Honda’s manual also puts limits on that kit. It says not to use the compressor for more than 15 minutes at a stretch, and it says the vehicle needs a tow if the tire cannot reach the stated pressure window after the repair attempt. So the kit is a bridge to a tire shop, not a full replacement for a spare.

When The Repair Kit Works And When It Doesn’t

This is where the spare-tire question stops being trivia and starts affecting real ownership. A repair kit can be fine for a nail in the tread. It’s weak when the tire damage is larger, messier, or nowhere near the tread center.

If you drive mostly in town, the kit may be enough. If your week includes long highway runs, rough shoulders, or back-road trips, the lack of a spare can feel a lot bigger than it did on the dealer lot.

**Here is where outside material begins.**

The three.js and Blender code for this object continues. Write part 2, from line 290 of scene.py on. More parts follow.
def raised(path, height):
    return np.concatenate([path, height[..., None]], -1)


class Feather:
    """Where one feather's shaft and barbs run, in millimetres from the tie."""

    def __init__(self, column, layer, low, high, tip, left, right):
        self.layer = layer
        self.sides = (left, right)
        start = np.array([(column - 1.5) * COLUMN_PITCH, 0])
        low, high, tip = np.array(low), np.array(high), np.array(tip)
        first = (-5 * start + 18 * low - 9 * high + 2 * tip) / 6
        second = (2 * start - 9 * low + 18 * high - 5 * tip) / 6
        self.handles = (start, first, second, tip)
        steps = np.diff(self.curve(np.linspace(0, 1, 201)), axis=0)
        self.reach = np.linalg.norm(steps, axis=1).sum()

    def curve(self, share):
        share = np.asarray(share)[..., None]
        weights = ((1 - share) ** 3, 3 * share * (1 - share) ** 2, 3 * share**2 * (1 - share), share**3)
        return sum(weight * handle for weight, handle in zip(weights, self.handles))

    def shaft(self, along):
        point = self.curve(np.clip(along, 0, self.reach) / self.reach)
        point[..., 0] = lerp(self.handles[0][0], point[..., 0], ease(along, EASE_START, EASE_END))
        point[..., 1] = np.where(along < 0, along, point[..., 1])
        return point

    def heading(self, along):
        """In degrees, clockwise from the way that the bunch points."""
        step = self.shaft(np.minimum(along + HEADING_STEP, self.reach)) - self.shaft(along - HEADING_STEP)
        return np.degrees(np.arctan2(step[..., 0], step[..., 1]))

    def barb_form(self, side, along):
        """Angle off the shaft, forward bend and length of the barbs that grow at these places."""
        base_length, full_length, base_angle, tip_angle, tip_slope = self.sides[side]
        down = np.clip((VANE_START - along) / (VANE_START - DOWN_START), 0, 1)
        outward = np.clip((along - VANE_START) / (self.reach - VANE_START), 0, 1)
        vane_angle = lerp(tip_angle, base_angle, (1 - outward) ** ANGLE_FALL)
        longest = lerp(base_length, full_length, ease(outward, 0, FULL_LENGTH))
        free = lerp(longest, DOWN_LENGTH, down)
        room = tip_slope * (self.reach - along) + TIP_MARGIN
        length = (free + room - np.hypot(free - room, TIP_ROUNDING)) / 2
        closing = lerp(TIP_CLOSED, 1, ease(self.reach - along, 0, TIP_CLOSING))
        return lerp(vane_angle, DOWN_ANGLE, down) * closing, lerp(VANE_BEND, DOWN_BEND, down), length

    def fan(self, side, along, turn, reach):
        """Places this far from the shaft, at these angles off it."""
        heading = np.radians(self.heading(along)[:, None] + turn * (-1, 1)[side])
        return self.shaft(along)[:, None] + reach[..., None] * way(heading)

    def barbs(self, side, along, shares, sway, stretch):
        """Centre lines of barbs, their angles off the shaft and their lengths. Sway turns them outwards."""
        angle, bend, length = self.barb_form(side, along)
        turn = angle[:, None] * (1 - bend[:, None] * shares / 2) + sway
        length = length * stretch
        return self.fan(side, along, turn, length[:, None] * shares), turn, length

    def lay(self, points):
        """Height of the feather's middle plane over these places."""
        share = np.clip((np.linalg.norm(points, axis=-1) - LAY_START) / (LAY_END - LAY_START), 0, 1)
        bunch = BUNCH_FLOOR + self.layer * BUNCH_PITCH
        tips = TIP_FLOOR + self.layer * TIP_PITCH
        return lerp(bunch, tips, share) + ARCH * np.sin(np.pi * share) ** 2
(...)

Flat-Tire Situation How The Factory Kit Usually Fits What You’d Likely Do Next
Small nail in the tread Often workable Seal it, air it up, then drive to a tire shop
Slow leak found at home Often workable Inflate and monitor, then get the tire checked
Sidewall cut Poor fit Call roadside help or tow the vehicle
Blowout on the highway Poor fit Tow is the usual path
Wheel bent by a pothole No help Tow the vehicle
Tire bead comes off the rim No help Tow or shop service
Two damaged tires No help Tow the vehicle
Puncture in bad weather or at night Depends on damage and location Pick the safest option, often roadside help

Honda CRV Hybrid Spare Tire Setup On Daily Drives

Day to day, plenty of drivers won’t miss a spare. If your route stays near shops, cell service, and paved roads, the repair kit may never bother you. The CR-V Hybrid still makes sense for fuel savings, cabin room, and easy manners.

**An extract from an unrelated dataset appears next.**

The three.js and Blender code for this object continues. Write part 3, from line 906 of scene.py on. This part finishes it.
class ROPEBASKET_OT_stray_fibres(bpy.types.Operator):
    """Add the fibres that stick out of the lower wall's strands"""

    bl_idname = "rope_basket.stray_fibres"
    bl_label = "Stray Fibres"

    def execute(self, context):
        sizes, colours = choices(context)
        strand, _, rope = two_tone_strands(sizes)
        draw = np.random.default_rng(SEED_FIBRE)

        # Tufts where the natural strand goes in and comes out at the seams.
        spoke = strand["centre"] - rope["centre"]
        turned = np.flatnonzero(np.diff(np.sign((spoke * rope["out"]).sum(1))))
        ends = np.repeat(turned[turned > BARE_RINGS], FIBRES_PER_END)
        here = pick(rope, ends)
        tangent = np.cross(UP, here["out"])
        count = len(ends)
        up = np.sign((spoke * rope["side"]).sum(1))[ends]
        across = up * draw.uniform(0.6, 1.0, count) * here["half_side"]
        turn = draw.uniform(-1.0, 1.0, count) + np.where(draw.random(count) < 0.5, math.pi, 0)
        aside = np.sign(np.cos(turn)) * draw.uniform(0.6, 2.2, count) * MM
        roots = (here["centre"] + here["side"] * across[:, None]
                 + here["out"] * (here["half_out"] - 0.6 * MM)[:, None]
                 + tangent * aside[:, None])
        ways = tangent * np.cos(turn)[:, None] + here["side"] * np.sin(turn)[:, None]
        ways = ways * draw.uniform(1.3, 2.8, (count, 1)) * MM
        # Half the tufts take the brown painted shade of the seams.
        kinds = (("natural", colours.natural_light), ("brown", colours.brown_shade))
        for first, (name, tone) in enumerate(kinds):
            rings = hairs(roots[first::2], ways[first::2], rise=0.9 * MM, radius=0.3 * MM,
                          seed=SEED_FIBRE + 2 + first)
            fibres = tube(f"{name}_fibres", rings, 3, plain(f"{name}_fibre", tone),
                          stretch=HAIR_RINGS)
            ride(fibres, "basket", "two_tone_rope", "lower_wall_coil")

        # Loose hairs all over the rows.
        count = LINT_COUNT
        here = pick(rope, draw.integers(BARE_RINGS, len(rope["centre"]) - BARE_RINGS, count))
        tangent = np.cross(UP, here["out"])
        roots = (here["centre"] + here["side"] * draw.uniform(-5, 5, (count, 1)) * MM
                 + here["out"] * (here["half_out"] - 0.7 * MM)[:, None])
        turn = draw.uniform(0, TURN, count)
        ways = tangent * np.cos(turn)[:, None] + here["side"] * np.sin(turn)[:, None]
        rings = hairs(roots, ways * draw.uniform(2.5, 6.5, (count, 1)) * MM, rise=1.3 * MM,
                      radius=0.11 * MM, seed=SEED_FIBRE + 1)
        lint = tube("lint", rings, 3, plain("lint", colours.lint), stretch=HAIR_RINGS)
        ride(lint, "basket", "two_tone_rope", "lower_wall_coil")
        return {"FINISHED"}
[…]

Still, there’s a practical trade-off. A compact spare lets you swap tires and keep moving after many flats. A sealant kit asks the damage to be small, the hole to be in the right place, and the compressor repair to hold long enough to reach a shop. That’s a narrower lane.

Who Should Care More About This

The no-spare setup is a bigger issue if any of these sound like you:

  • You drive long interstate stretches where the next tire shop may be far away.
  • You spend time on rough roads where sidewall damage is more common.
  • You drive in areas with weak phone signal.
  • You carry kids, pets, or older family members and want the least downtime possible.
  • You’d rather change a tire once than clean sealant out of a wheel later.

If that list feels close to home, an aftermarket spare-tire setup starts to make sense. If not, the stock hybrid layout may be fine.

What To Check Before You Buy

Don’t rely on a sales listing alone. Trim content, used-car swaps, and dealer add-ons can muddy the picture. Do three things before you sign:

  1. Open the cargo floor and see what’s there.
  2. Ask whether the vehicle has only the Honda repair kit or an added spare-tire package.
  3. Check whether the jack, wrench, and tie-down parts are there too.

That last step matters. Some used SUVs get an aftermarket spare tossed in without the rest of the hardware. A loose wheel in the cargo area isn’t the same thing as a proper emergency setup.

Your Driving Pattern Setup That Usually Makes More Sense Why
Mostly city errands Factory repair kit Shops and help are usually close by
Long highway trips Added spare tire kit Less dependence on sealant holding
Rural driving Added spare tire kit Distance and weak signal can stretch delays
Lease with low miles Factory repair kit Lower odds of remote flat-tire trouble
Family road trips Added spare tire kit Quicker recovery after many common flats

Can You Add A Spare Tire Later?

Yes, many owners do. The usual route is an aftermarket compact-spare kit built for the current CR-V Hybrid. That can give you a temporary wheel, jack, wrench, and storage hardware. Before buying one, match the wheel pattern, tire size range, brake clearance, and cargo-floor fit to your exact year and trim.

Don’t treat all spare kits as interchangeable. Hybrid trims can differ from gas models, and wheel clearance matters. If a kit rubs the brakes, won’t sit flat, or leaves the floor unsecured, you’ve spent money and still don’t have a clean emergency setup.

What A Good Add-On Kit Needs

  • A wheel and tire sized for your CR-V Hybrid
  • A jack rated for the vehicle
  • A lug wrench that fits the factory nuts
  • A way to keep the spare from shifting in the cargo area
  • Room left for the items you carry every day

It’s also smart to practice one dry run at home. Learn where the jack points are, how the spare fits, and how the cargo floor comes apart. Doing that in your driveway beats learning it on a wet shoulder with trucks flying past.

What The No-Spare Setup Means For Ownership

The lack of a spare doesn’t make the Honda CR-V Hybrid a bad buy. It just changes the flat-tire plan. If your driving is close to town and you’re fine with roadside help, the stock setup may suit you. If you want a self-serve backup for more than a small puncture, the factory kit will feel thin.

So, do Honda CRV hybrids have a spare tire? For current U.S. hybrids, no. They come with a repair kit, and that works only in a narrow slice of flat-tire trouble. If you know that before buying, you can choose the hybrid with clear eyes and add a spare later if your driving calls for it.